-- START --

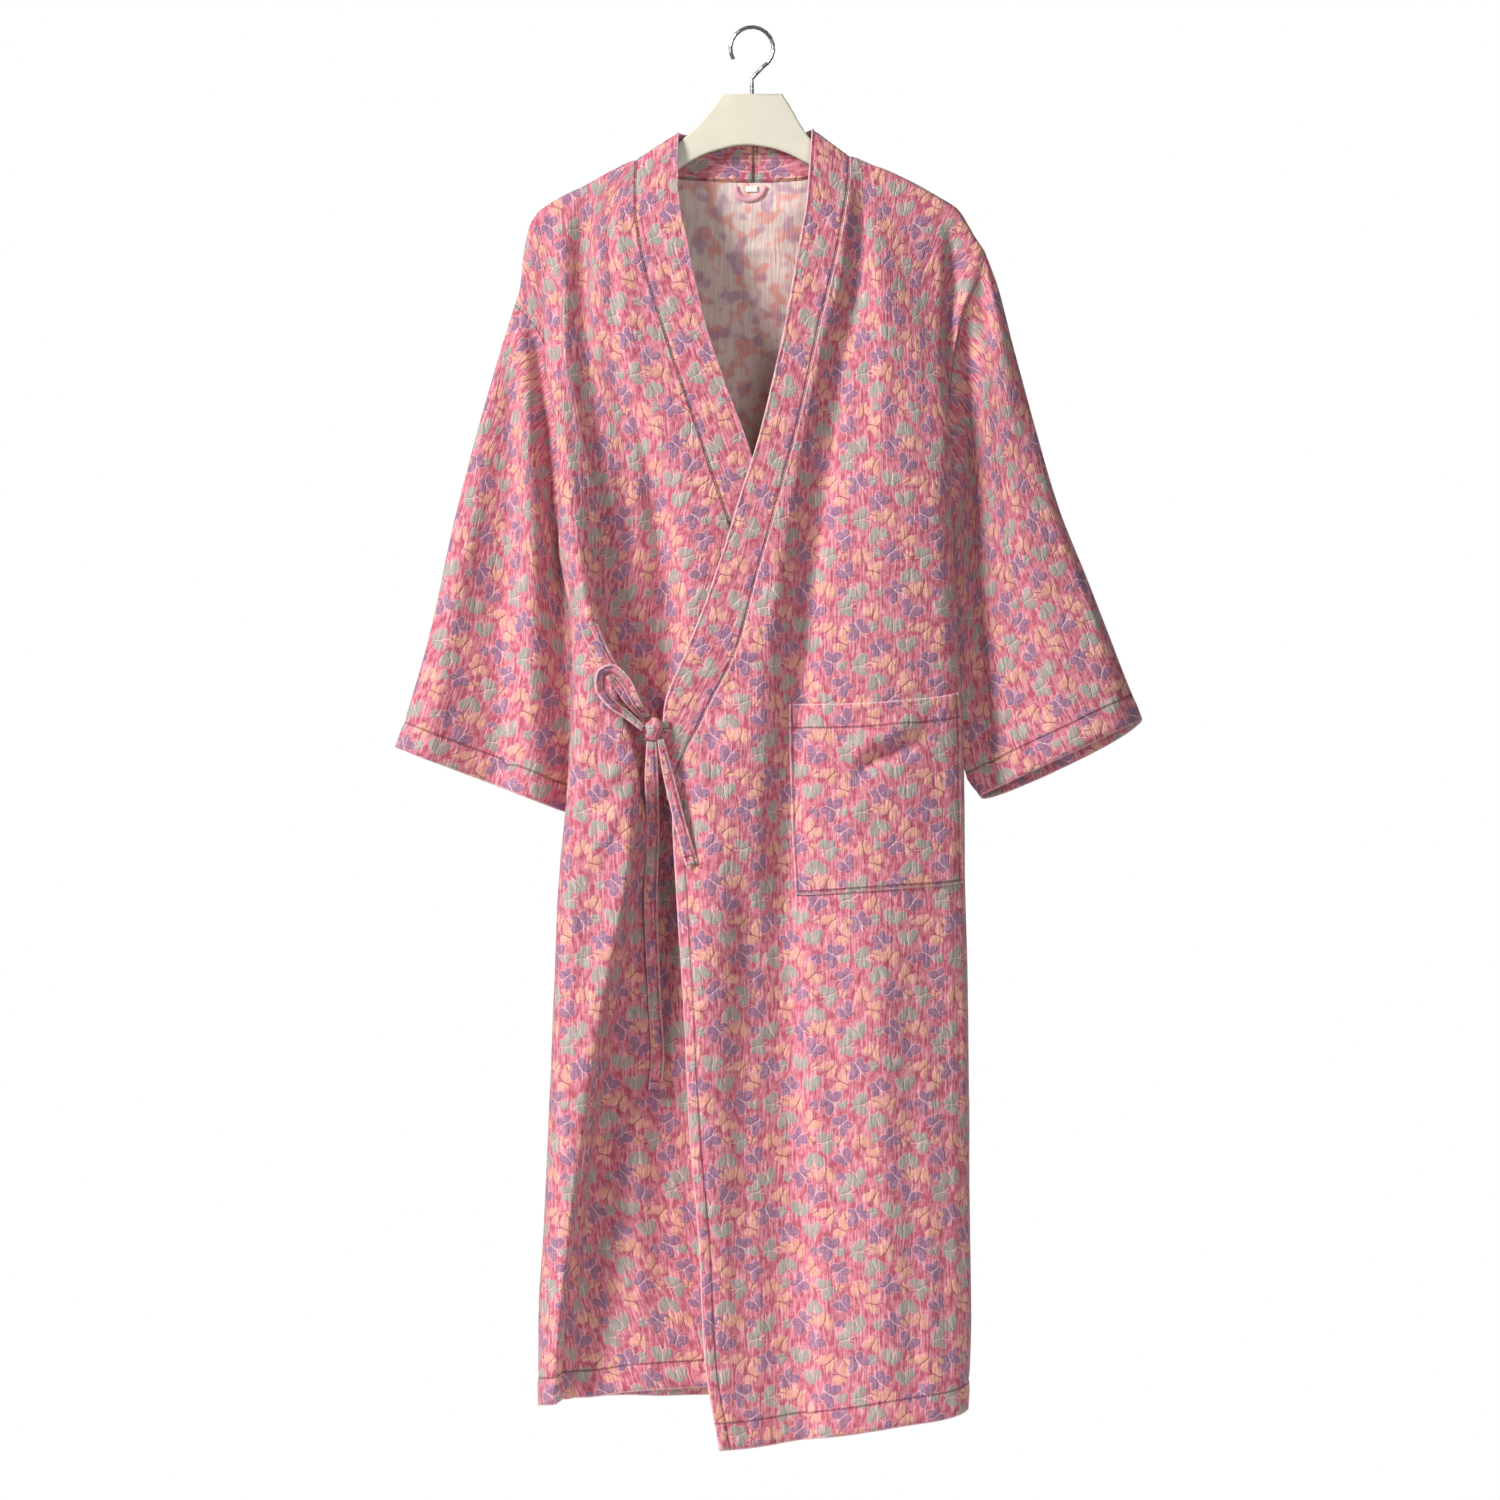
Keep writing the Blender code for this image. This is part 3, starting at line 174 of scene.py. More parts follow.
# A fold reaches its height over this share of its path, from this share of the height at its ends, and
# it fades over so many rows and columns towards a panel's edges
FOLD_END_SHARE, FOLD_END_HEIGHT, FOLD_FADE_ROWS = 0.2, 0.12, 3
OUTER_FOLDS = [dict(zip(FOLD_COLUMNS, row)) for row in (
    ("shoulder_drape", ((92, 150), (84, 300), (62, 420), (42, 500), (31, 570)), 13, 3.5),
    ("knot_drape", ((38, 480), (28, 560), (19, 640), (10, 720), (3, 830)), 15, 7.0),
    ("knot_hollow", ((-30, 610), (-46, 660), (-58, 720)), 10, -3.0),
    ("inner_flute", ((-12, 760), (-10, 900), (-14, 1100), (-8, 1300)), 14, -4.5),
    ("hem_flute", ((52, 900), (52, 1050), (50, 1200), (50, 1320)), 17, 6.0),
    ("side_flute", ((118, 820), (122, 950), (124, 1120), (126, 1320)), 24, 4.5),
    ("side_hollow", ((158, 820), (160, 950), (162, 1120), (164, 1320)), 18, -3.5),
    ("pocket_hollow", ((146, 640), (112, 655), (90, 676)), 9, -2.5),
    ("armhole_drape", ((160, 180), (158, 260), (150, 340), (140, 430)), 10, 2.5),
)]
UNDER_FOLDS = [dict(zip(FOLD_COLUMNS, row)) for row in (
    ("chest_drape", ((-126, 150), (-122, 250), (-112, 350), (-103, 420), (-92, 560)), 12, 3.5),
    ("waist_hollow", ((-84, 380), (-76, 470), (-62, 560)), 11, -2.5),
    ("skirt_hollow", ((-90, 760), (-84, 900), (-92, 1100), (-98, 1290)), 14, -3.0),
    ("skirt_flute", ((-66, 900), (-70, 1050), (-74, 1290)), 12, 2.0),
)]
BACK_FOLDS = [dict(zip(FOLD_COLUMNS, row)) for row in (
    ("yoke_flute_right", ((-96, 150), (-100, 400), (-110, 800), (-118, 1280)), 22, 5.5),
    ("spine_hollow", ((-38, 260), (-42, 500), (-46, 900), (-50, 1280)), 24, -4.5),
    ("spine_flute", ((14, 300), (16, 600), (18, 900), (18, 1280)), 22, 5.0),
    ("yoke_flute_left", ((88, 150), (90, 400), (98, 800), (106, 1280)), 22, 5.5),
    ("side_hollow_left", ((150, 420), (156, 700), (160, 1280)), 18, -4.0),
    ("side_hollow_right", ((-146, 420), (-148, 700), (-160, 1280)), 18, -4.0),
)]

# Each sleeve, from the cap to the cuff. Outer and inner are its edges, depth is half its thickness, back is
# how far its middle lies behind the body's, and tilt is how much lower its back layer hangs
SLEEVE_COLUMNS = ("name", "outer_x", "outer_drop", "inner_x", "inner_drop", "depth", "back", "tilt", "rows")
# The first rings of a sleeve, from the armhole's seam: gap in the depth of the side fold, how far out the
# ring lies there, at the top and under the arm, and how far it has fallen at both ends
ARMHOLE_RINGS = ((0.1, 0.0, 0.0, 0.8, 0.2), (2.4, 0.8, 1.6, 3.4, 4.6))
ARMHOLE_ROWS = (1, 2)
LEAST_RING_STEP = 5.0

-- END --

DO THIS:
Give back each line above precisely as it stands.

FINISHED ANSWER:
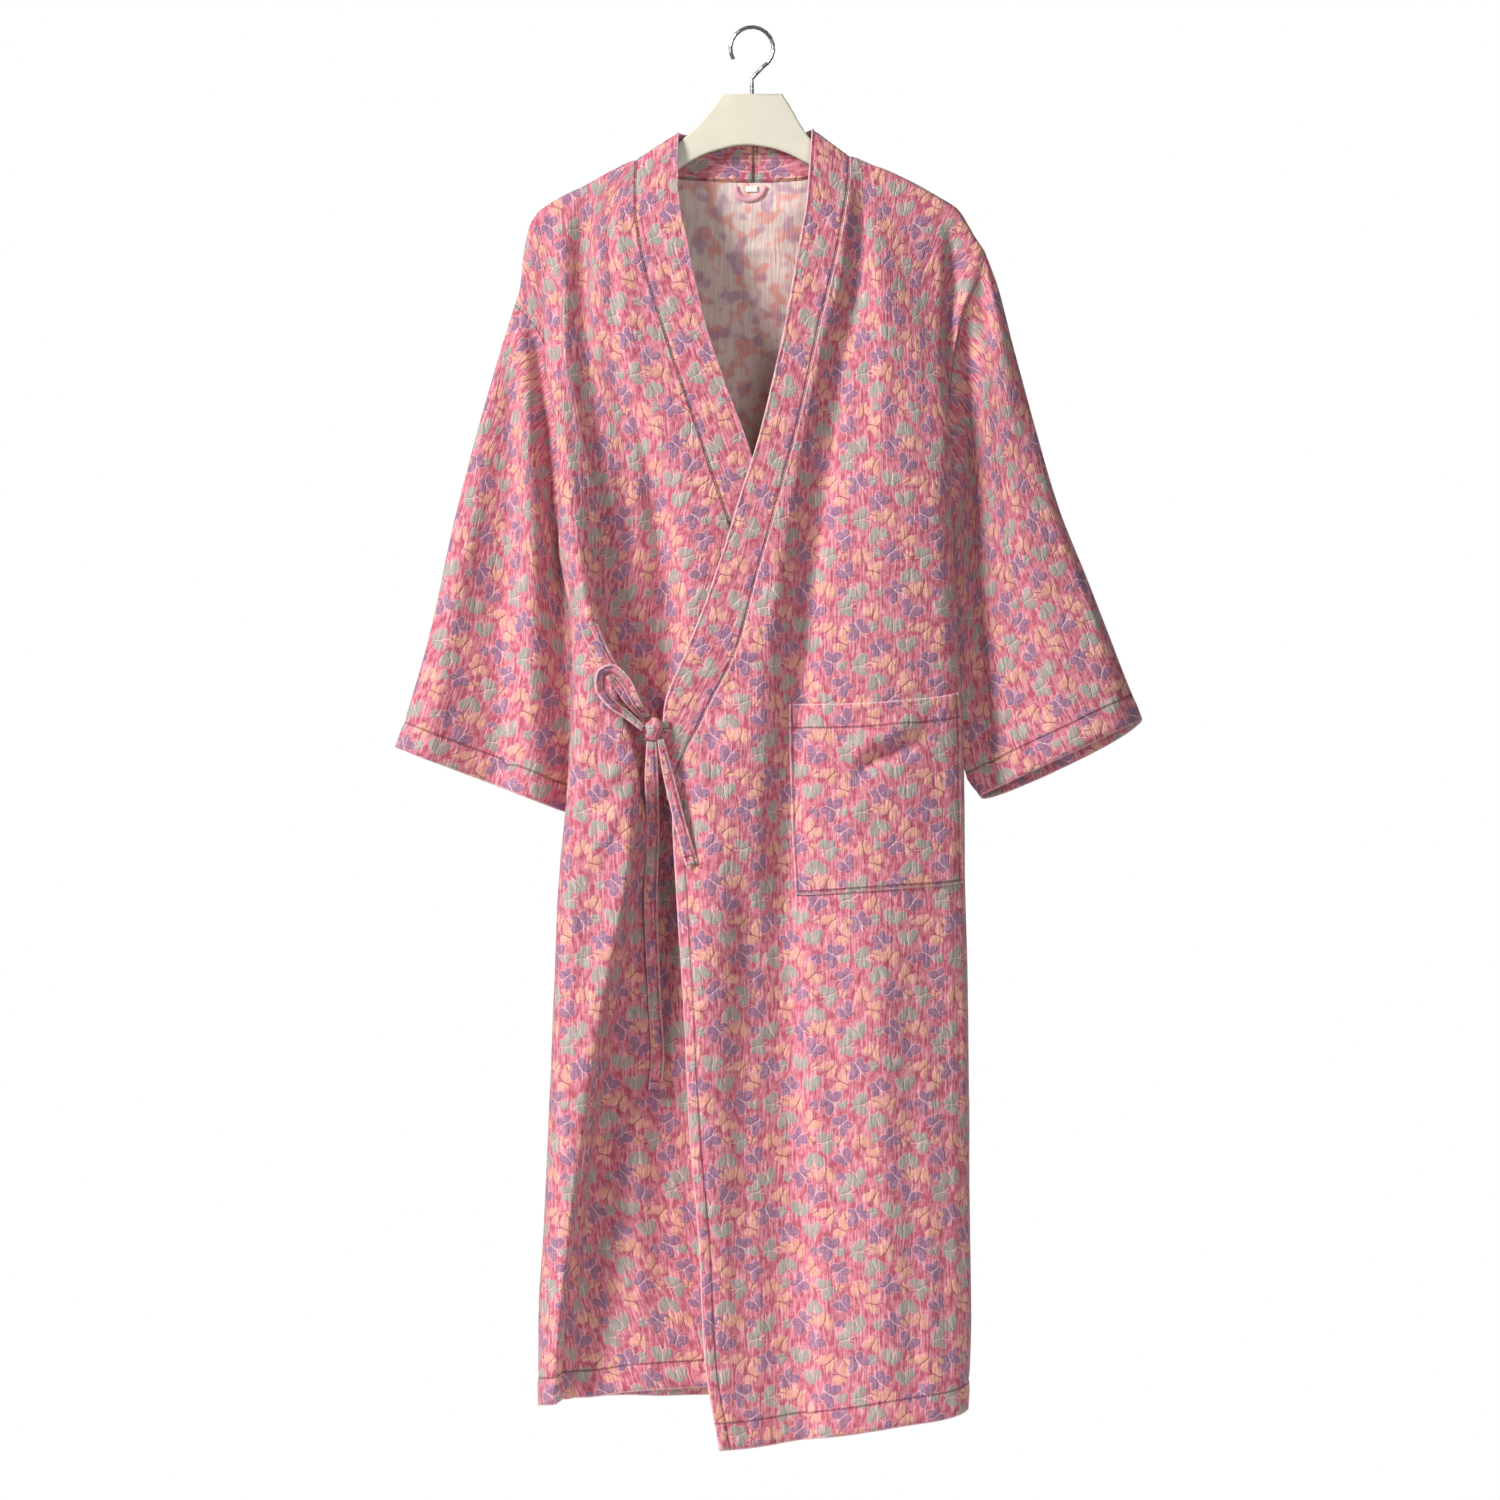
Keep writing the Blender code for this image. This is part 3, starting at line 174 of scene.py. More parts follow.
# A fold reaches its height over this share of its path, from this share of the height at its ends, and
# it fades over so many rows and columns towards a panel's edges
FOLD_END_SHARE, FOLD_END_HEIGHT, FOLD_FADE_ROWS = 0.2, 0.12, 3
OUTER_FOLDS = [dict(zip(FOLD_COLUMNS, row)) for row in (
    ("shoulder_drape", ((92, 150), (84, 300), (62, 420), (42, 500), (31, 570)), 13, 3.5),
    ("knot_drape", ((38, 480), (28, 560), (19, 640), (10, 720), (3, 830)), 15, 7.0),
    ("knot_hollow", ((-30, 610), (-46, 660), (-58, 720)), 10, -3.0),
    ("inner_flute", ((-12, 760), (-10, 900), (-14, 1100), (-8, 1300)), 14, -4.5),
    ("hem_flute", ((52, 900), (52, 1050), (50, 1200), (50, 1320)), 17, 6.0),
    ("side_flute", ((118, 820), (122, 950), (124, 1120), (126, 1320)), 24, 4.5),
    ("side_hollow", ((158, 820), (160, 950), (162, 1120), (164, 1320)), 18, -3.5),
    ("pocket_hollow", ((146, 640), (112, 655), (90, 676)), 9, -2.5),
    ("armhole_drape", ((160, 180), (158, 260), (150, 340), (140, 430)), 10, 2.5),
)]
UNDER_FOLDS = [dict(zip(FOLD_COLUMNS, row)) for row in (
    ("chest_drape", ((-126, 150), (-122, 250), (-112, 350), (-103, 420), (-92, 560)), 12, 3.5),
    ("waist_hollow", ((-84, 380), (-76, 470), (-62, 560)), 11, -2.5),
    ("skirt_hollow", ((-90, 760), (-84, 900), (-92, 1100), (-98, 1290)), 14, -3.0),
    ("skirt_flute", ((-66, 900), (-70, 1050), (-74, 1290)), 12, 2.0),
)]
BACK_FOLDS = [dict(zip(FOLD_COLUMNS, row)) for row in (
    ("yoke_flute_right", ((-96, 150), (-100, 400), (-110, 800), (-118, 1280)), 22, 5.5),
    ("spine_hollow", ((-38, 260), (-42, 500), (-46, 900), (-50, 1280)), 24, -4.5),
    ("spine_flute", ((14, 300), (16, 600), (18, 900), (18, 1280)), 22, 5.0),
    ("yoke_flute_left", ((88, 150), (90, 400), (98, 800), (106, 1280)), 22, 5.5),
    ("side_hollow_left", ((150, 420), (156, 700), (160, 1280)), 18, -4.0),
    ("side_hollow_right", ((-146, 420), (-148, 700), (-160, 1280)), 18, -4.0),
)]

# Each sleeve, from the cap to the cuff. Outer and inner are its edges, depth is half its thickness, back is
# how far its middle lies behind the body's, and tilt is how much lower its back layer hangs
SLEEVE_COLUMNS = ("name", "outer_x", "outer_drop", "inner_x", "inner_drop", "depth", "back", "tilt", "rows")
# The first rings of a sleeve, from the armhole's seam: gap in the depth of the side fold, how far out the
# ring lies there, at the top and under the arm, and how far it has fallen at both ends
ARMHOLE_RINGS = ((0.1, 0.0, 0.0, 0.8, 0.2), (2.4, 0.8, 1.6, 3.4, 4.6))
ARMHOLE_ROWS = (1, 2)
LEAST_RING_STEP = 5.0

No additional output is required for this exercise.